Scientists have since concluded that some part of the brain behaves in a manner to trigger such emotions. I have never been close to death except the time when I fell into a pond aback of my yard at La Jalousie and nearly drowned.
Had it not been for a clump of grass at the end of the pond, I would not have been here today. However, that is another story.
Could it be that people are hotwired in the same way to believe in evil? I know of people who were certain that they saw a ghost.
Just the other day a city taxi driver recounted that he was driving along the road when a woman stopped him. He said that he picked up this woman to take her to her destination.
He said that the woman spoke to him until he was almost where she wanted to go. He said that when he stopped and looked around for the woman to inform her of the fare, there was no one in his car.
He was dead serious. He went to church and testified to this fact. Was he dreaming? Did he hallucinate? I do not know. Suffice it to say that I never had such an experience. In any case, I am too old to go picking up women at the dead of night.
But as we examine this phenomenon of the superstitious, we need to ask ourselves about the fear children all over the world have for the dark. These children could grow up in the most sophisticated society and in the best of homes. They all fear the dark.
Perhaps parents passed on their fears at birth but children who are much too small to watch television and see evil ghosts or goblins are simply afraid of something in the dark. Perhaps, it is something in the human psyche. When the children grow up, the fear becomes more realistic.
For example, there is an old wives' tale that if the milk from a mother's breast falls on her baby's penis, the boy would be impotent. I asked doctors about this. One doctor went to great lengths to explain the physiology of the human body. He said that breast milk was as safe as anything.
With a smile on my face I asked him whether he would allow a woman to squeeze some breast milk on his penis. With an expression akin to horror, the man said no. He added that, while all the medical evidence points to some old wives' tale, he was not prepared to try to prove it.
There are so many things that are common to people everywhere. Death is an experience that people all over the world react to in a predictable way. But in different parts of the world there are different behaviour patterns.
I have gone to funerals where people pass their little children over the coffin. The reason? To prevent the dead from coming back to “trouble” the little ones.
Menstruating women have refrained from entering cemeteries. Why? Ask them.
There was an experience that I would choose to share at this time. My last son, who is now 33 years old, was to have his hair cut for the first time. I am not superstitious and I declined to listen to my wife's admonition that there must be certain things done to the boy at the time his hair was to be cut.
He was supposed to be given some gift or something or the other. I ignored her and proceeded to cut his hair. That night he refused to sleep. He cried all night and my wife let me have hell for not doing what was right.
I recall her taking him to a pandit and the next night he slept like a baby. Needless to say, she kept reminding me of what I must have caused.

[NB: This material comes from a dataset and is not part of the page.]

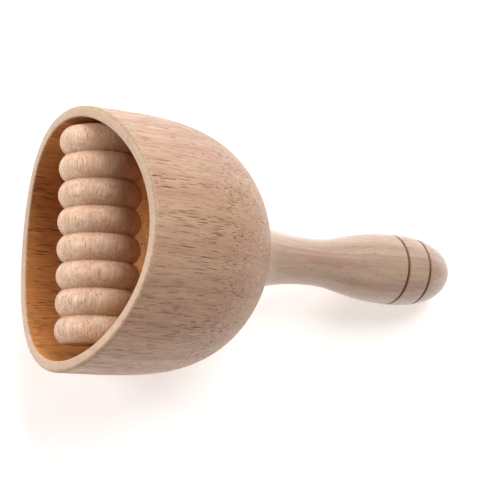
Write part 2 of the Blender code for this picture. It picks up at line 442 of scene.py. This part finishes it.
def cylinder(name, radius, length, sides, matrix):
    """A closed cylinder about the local Z of a frame, with its middle at the frame's origin."""
    obj = lathe(name, [(0, -length / 2), (radius, -length / 2), (radius, length / 2), (0, length / 2)], sides)
    obj.matrix_world = matrix
    return obj


def drill(obj, tools):
    """Cut the tools out of the mesh, and remove them."""
    for tool in tools:
        cut = obj.modifiers.new("cut", "BOOLEAN")
        cut.solver = "EXACT"
        cut.object = tool
    bpy.context.view_layer.update()
    shape = obj.evaluated_get(bpy.context.evaluated_depsgraph_get())
    mesh = bpy.data.meshes.new_from_object(shape)
    obj.modifiers.clear()
    obj.data = mesh
    for tool in tools:
        bpy.data.objects.remove(tool, do_unlink=True)


# ---------------------------------------------------------------- materials

def node(tree, kind, inputs=None, **settings):
    """A new shader node, with sockets linked and values set."""
    made = tree.nodes.new(kind)
    for name, value in settings.items():
        setattr(made, name, value)
    for name, value in (inputs or {}).items():
        if isinstance(value, bpy.types.NodeSocket):
            tree.links.new(value, made.inputs[name])
        else:
            made.inputs[name].default_value = value
    return made


def math_node(tree, operation, *values):
    return node(tree, "ShaderNodeMath", dict(enumerate(values)), operation=operation).outputs[0]


def vector_node(tree, operation, a, b):
    return node(tree, "ShaderNodeVectorMath", {0: a, 1: b}, operation=operation).outputs[0]


def ramp(tree, value, low, high, out_low=0.0, out_high=1.0):
    """Smooth step of a value from low to high."""
    inputs = {"Value": value, "From Min": low, "From Max": high, "To Min": out_low, "To Max": out_high}
    return node(tree, "ShaderNodeMapRange", inputs, interpolation_type="SMOOTHSTEP").outputs["Result"]


def mix(tree, factor, a, b):
    """Color a where the factor is 0, and color b where it is 1."""
    made = node(tree, "ShaderNodeMix", {"Factor": factor}, data_type="RGBA")
    for index, value in ((6, a), (7, b)):
        if isinstance(value, bpy.types.NodeSocket):
            tree.links.new(value, made.inputs[index])
        else:
            made.inputs[index].default_value = (*value, 1.0)
    return made.outputs[2]


def tinted(color, factors):
    return tuple(c * factor for c, factor in zip(color, factors))


def stretched(tree, place, feature):
    """Coordinates in cells of the feature's size across and along the grain."""
    across, along, offset = feature
    scale = (1 / across, 1 / across, 1 / along)
    return node(tree, "ShaderNodeMapping", {"Vector": place, "Scale": scale, "Location": offset}).outputs[0]


def noise(tree, place, feature, detail):
    cells = stretched(tree, place, feature)
    return node(tree, "ShaderNodeTexNoise", {"Vector": cells, "Scale": 1.0, "Detail": detail})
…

I still believe that there was a logical explanation. I feel that lying on his newly shaven head felt strange and uncomfortable.
But there are Hindus who cut their baby's hair nine days after birth. Is there something to cutting the hair when the baby is nine days old or one year old? Does one get more of life than the other? Who knows?
Must all girls who menstruate for the first time be given a gift as seems to be the tradition? Is this really a tradition? People are not going to tell me but for the love of me I would like to know.